Alexei Andreyevich Tupolev (Russian: Алексе́й Андре́евич Ту́полев; May 20, 1925 – May 12, 2001) was a Soviet aircraft designer who led the development of the first supersonic passenger jet, the Tupolev Tu-144. He also helped design the Buran space shuttle and the long-range heavy bomber Tu-2000, both of which were suspended for lack of funding.

Tupolev was the son of famed Soviet aircraft pioneer, Andrei Tupolev. He graduated from the Moscow Aviation Institute in 1949 and began working with his father at the Tupolev Design Bureau.

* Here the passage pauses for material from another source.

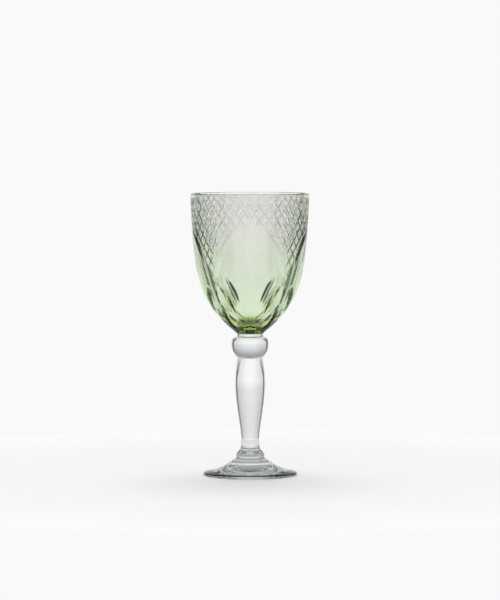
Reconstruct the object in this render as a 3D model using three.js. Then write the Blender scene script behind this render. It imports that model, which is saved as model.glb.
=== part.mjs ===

During Soviet leader Khrushchev's visit to the U.S. in September 1959, he insisted on taking Tu-114 despite that its maiden long-distance flight only occurred in May. In order to guarantee the safety, Alexei Tupolev was sent by his father Tupolev, along as a sign of his confidence in the plane. Khrushchev later said, "We didn't publicize the fact that Tupolev's son was with us" for "to do so would have meant giving explanations, and these might have been damaging to our image".[1] He became chief designer in 1963 and general designer in 1973.


  1. ^ Taubman, William (2003). Khrushchev: The Man and His Era. W.W. Norton & Co. p. 422. ISBN 978-0-393-32484-6.